::: SOURCE EXCERPT
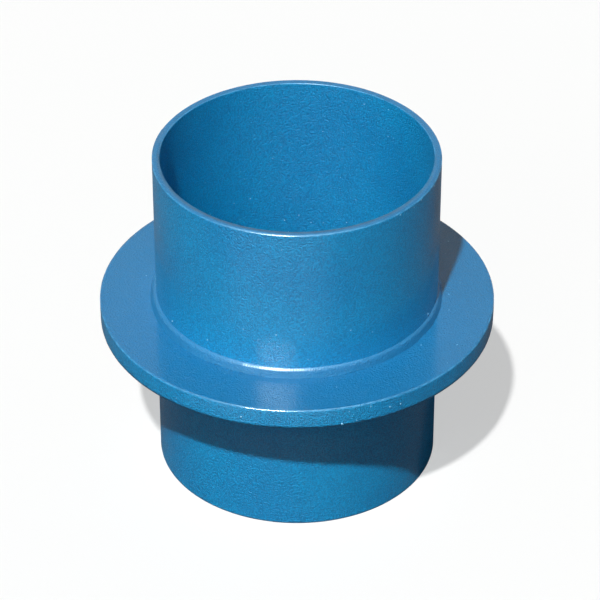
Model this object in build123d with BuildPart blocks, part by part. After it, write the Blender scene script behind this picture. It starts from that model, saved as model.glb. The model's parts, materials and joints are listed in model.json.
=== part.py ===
# Rigid waterproof sleeve: a short steel pipe with a flat ring welded round its middle.
# The sleeve is cast into a wall or floor slab. The ring lengthens the path that ground
# water has to take along the steel, and a service pipe later runs through the bore.
#
# It is a weldment of four pieces: the pipe, the ring and one fillet weld on each face of
# the ring. Nothing on it moves.
#
# Frame: millimetres, +Z along the pipe's axis, origin at the centre of the lower pipe end.

import os

from build123d import *

# Driving dimensions of the pipe
pipe_outer_diameter = 273.0
pipe_wall = 7.0
pipe_length = 335.0
pipe_outer_edge_break = 0.8  # the saw cut's outer edge, filed off at 45 degrees
pipe_bore_edge_break = 0.5  # the bore's edge, broken lightly

# Driving dimensions of the ring
ring_outer_diameter = 382.0
ring_thickness = 20.0
ring_edge_break = 1.2  # both edges of the rim, ground off before painting
ring_fit_gap = 0.5  # radial room that lets the ring slide over the pipe

# Driving dimensions of the two fillet welds
weld_leg_on_pipe = 9.5
weld_leg_on_ring = 7.0
weld_face_hollow = 1.2  # how far the concave face dips below the straight line between its toes
weld_root_depth = 1.5  # how far the root runs into the gap between ring and pipe

# Sizes and places that follow from those
pipe_outer_radius = pipe_outer_diameter / 2
pipe_bore_radius = pipe_outer_radius - pipe_wall
ring_outer_radius = ring_outer_diameter / 2
ring_bore_radius = pipe_outer_radius + ring_fit_gap
ring_middle_height = pipe_length / 2  # the ring stands at the middle of the pipe
ring_lower_face = ring_middle_height - ring_thickness / 2
ring_upper_face = ring_middle_height + ring_thickness / 2


def chord_point(start, end, share, dip):
    """The point at a share of the way from start to end, moved dip to the right of that line."""
    run = end - start
    to_the_right = Vector(run.Y, -run.X).normalized()
    return start + run * share + to_the_right * dip


# The pipe: a tube cut square at both ends, with its edges broken
with BuildPart() as sleeve_pipe:
    with BuildSketch(Plane.XY):
        Circle(pipe_outer_radius)
        Circle(pipe_bore_radius, mode=Mode.SUBTRACT)
    extrude(amount=pipe_length)
    outer_edges = sleeve_pipe.edges().filter_by(GeomType.CIRCLE).sort_by(SortBy.RADIUS)[2:]
    chamfer(outer_edges, length=pipe_outer_edge_break)
    bore_edges = sleeve_pipe.edges().filter_by(GeomType.CIRCLE).sort_by(SortBy.RADIUS)[:2]
    chamfer(bore_edges, length=pipe_bore_edge_break)
sleeve_pipe.part.label = "sleeve_pipe"

# The ring: a flat annulus cut from plate, both edges of its rim ground off
with BuildPart() as water_stop_ring:
    with BuildSketch(Plane.XY.offset(ring_lower_face)):
        Circle(ring_outer_radius)
        Circle(ring_bore_radius, mode=Mode.SUBTRACT)
    extrude(amount=ring_thickness)
    rim_edges = water_stop_ring.edges().filter_by(GeomType.CIRCLE).sort_by(SortBy.RADIUS)[2:]
    chamfer(rim_edges, length=ring_edge_break)
water_stop_ring.part.label = "water_stop_ring"

# The upper weld: one run of filler metal in the corner between the ring's upper face and
# the pipe. Its section has a root in the gap, a toe on each steel and a hollow face.
with BuildPart() as upper_weld:
    with BuildSketch(Plane.XZ) as weld_section:
        with BuildLine():
            root_on_pipe = Vector(pipe_outer_radius, ring_upper_face - weld_root_depth)
            root_on_ring = Vector(ring_bore_radius, ring_upper_face - weld_root_depth)
            ring_corner = Vector(ring_bore_radius, ring_upper_face)
            ring_toe = Vector(pipe_outer_radius + weld_leg_on_ring, ring_upper_face)
            pipe_toe = Vector(pipe_outer_radius, ring_upper_face + weld_leg_on_pipe)
            deepest = chord_point(pipe_toe, ring_toe, 0.5, weld_face_hollow)
            Polyline(pipe_toe, root_on_pipe, root_on_ring, ring_corner, ring_toe)
            ThreePointArc(ring_toe, deepest, pipe_toe)
        make_face()
    revolve(axis=Axis.Z)
upper_weld.part.label = "upper_weld"

# The lower weld: the same run on the ring's underside
with BuildPart() as lower_weld:
    add(upper_weld.part)
    mirror(about=Plane.XY.offset(ring_middle_height), mode=Mode.REPLACE)
lower_weld.part.label = "lower_weld"

os.makedirs("parts", exist_ok=True)
for piece in (sleeve_pipe, water_stop_ring, upper_weld, lower_weld):
    export_step(piece.part, f"parts/{piece.part.label}.step")
    print(piece.part.label, round(piece.part.volume), piece.part.bounding_box())
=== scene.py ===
# %% [markdown]
# # A rigid waterproof sleeve in blue enamel
#
# The object is a short steel pipe with a flat ring welded round its middle. It is cast into
# a concrete wall, where the ring stops water from creeping along the steel. The whole
# weldment was sprayed with a glossy blue enamel over steel that had not been polished, so
# its finish is smooth to the touch and a little lumpy to the eye.
#
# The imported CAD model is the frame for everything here. It is in metres, with +Z along the
# pipe and the origin at the centre of the pipe's lower end. Each piece below takes its
# sizes from a CAD node, so nothing has to be fitted by eye.

# %% Load the frame
import json
import math
import random

import bmesh
import bpy
from mathutils import Matrix, Vector, noise


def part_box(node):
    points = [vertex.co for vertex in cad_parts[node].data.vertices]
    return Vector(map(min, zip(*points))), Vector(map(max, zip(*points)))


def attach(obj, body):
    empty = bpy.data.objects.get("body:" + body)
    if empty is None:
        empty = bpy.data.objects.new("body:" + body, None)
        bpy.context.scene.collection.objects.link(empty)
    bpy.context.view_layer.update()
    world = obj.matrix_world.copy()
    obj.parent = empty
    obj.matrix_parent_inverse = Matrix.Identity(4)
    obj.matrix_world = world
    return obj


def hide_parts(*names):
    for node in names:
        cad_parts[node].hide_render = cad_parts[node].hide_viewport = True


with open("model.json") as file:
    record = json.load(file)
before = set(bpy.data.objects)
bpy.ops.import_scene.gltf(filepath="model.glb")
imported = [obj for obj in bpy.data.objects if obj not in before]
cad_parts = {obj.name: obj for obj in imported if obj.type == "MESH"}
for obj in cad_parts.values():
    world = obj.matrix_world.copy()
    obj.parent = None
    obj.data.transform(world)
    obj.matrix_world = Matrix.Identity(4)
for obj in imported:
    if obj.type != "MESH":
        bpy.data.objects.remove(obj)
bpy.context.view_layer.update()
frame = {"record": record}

MM = 0.001

pipe_low, pipe_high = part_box("sleeve_pipe")
ring_low, ring_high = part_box("water_stop_ring")
bead_low, bead_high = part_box("upper_weld")
PIPE_RADIUS = pipe_high.x
PIPE_TOP = pipe_high.z
BORE_RADIUS = frame["record"]["mounts"][0]["dims"]["r_mm"] * MM
RING_RADIUS = ring_high.x
RING_BOTTOM = ring_low.z
RING_TOP = ring_high.z
RING_MIDDLE = (RING_BOTTOM + RING_TOP) / 2
print("pipe radius", PIPE_RADIUS, "bore radius", BORE_RADIUS, "length", PIPE_TOP)
print("ring radius", RING_RADIUS, "from height", RING_BOTTOM, "to", RING_TOP)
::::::
TASK TO CARRY OUT:
Print, unaltered, every line from the beginning of the material down to the line with "return start +".

ANSWER TO THE EXERCISE:
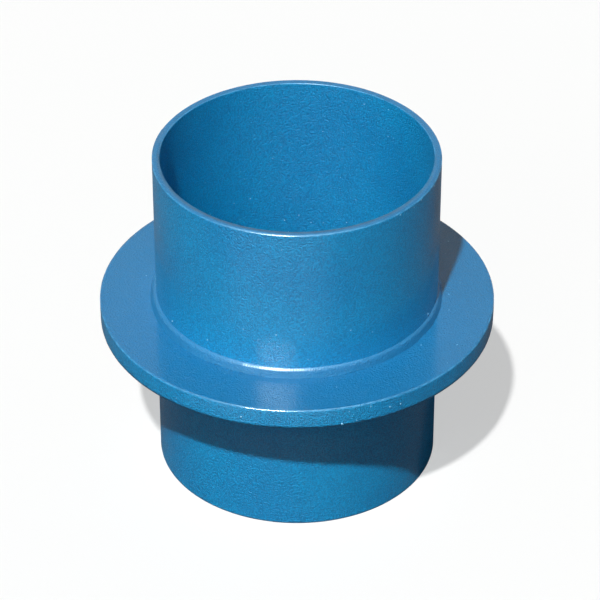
Model this object in build123d with BuildPart blocks, part by part. After it, write the Blender scene script behind this picture. It starts from that model, saved as model.glb. The model's parts, materials and joints are listed in model.json.
=== part.py ===
# Rigid waterproof sleeve: a short steel pipe with a flat ring welded round its middle.
# The sleeve is cast into a wall or floor slab. The ring lengthens the path that ground
# water has to take along the steel, and a service pipe later runs through the bore.
#
# It is a weldment of four pieces: the pipe, the ring and one fillet weld on each face of
# the ring. Nothing on it moves.
#
# Frame: millimetres, +Z along the pipe's axis, origin at the centre of the lower pipe end.

import os

from build123d import *

# Driving dimensions of the pipe
pipe_outer_diameter = 273.0
pipe_wall = 7.0
pipe_length = 335.0
pipe_outer_edge_break = 0.8  # the saw cut's outer edge, filed off at 45 degrees
pipe_bore_edge_break = 0.5  # the bore's edge, broken lightly

# Driving dimensions of the ring
ring_outer_diameter = 382.0
ring_thickness = 20.0
ring_edge_break = 1.2  # both edges of the rim, ground off before painting
ring_fit_gap = 0.5  # radial room that lets the ring slide over the pipe

# Driving dimensions of the two fillet welds
weld_leg_on_pipe = 9.5
weld_leg_on_ring = 7.0
weld_face_hollow = 1.2  # how far the concave face dips below the straight line between its toes
weld_root_depth = 1.5  # how far the root runs into the gap between ring and pipe

# Sizes and places that follow from those
pipe_outer_radius = pipe_outer_diameter / 2
pipe_bore_radius = pipe_outer_radius - pipe_wall
ring_outer_radius = ring_outer_diameter / 2
ring_bore_radius = pipe_outer_radius + ring_fit_gap
ring_middle_height = pipe_length / 2  # the ring stands at the middle of the pipe
ring_lower_face = ring_middle_height - ring_thickness / 2
ring_upper_face = ring_middle_height + ring_thickness / 2


def chord_point(start, end, share, dip):
    """The point at a share of the way from start to end, moved dip to the right of that line."""
    run = end - start
    to_the_right = Vector(run.Y, -run.X).normalized()
    return start + run * share + to_the_right * dip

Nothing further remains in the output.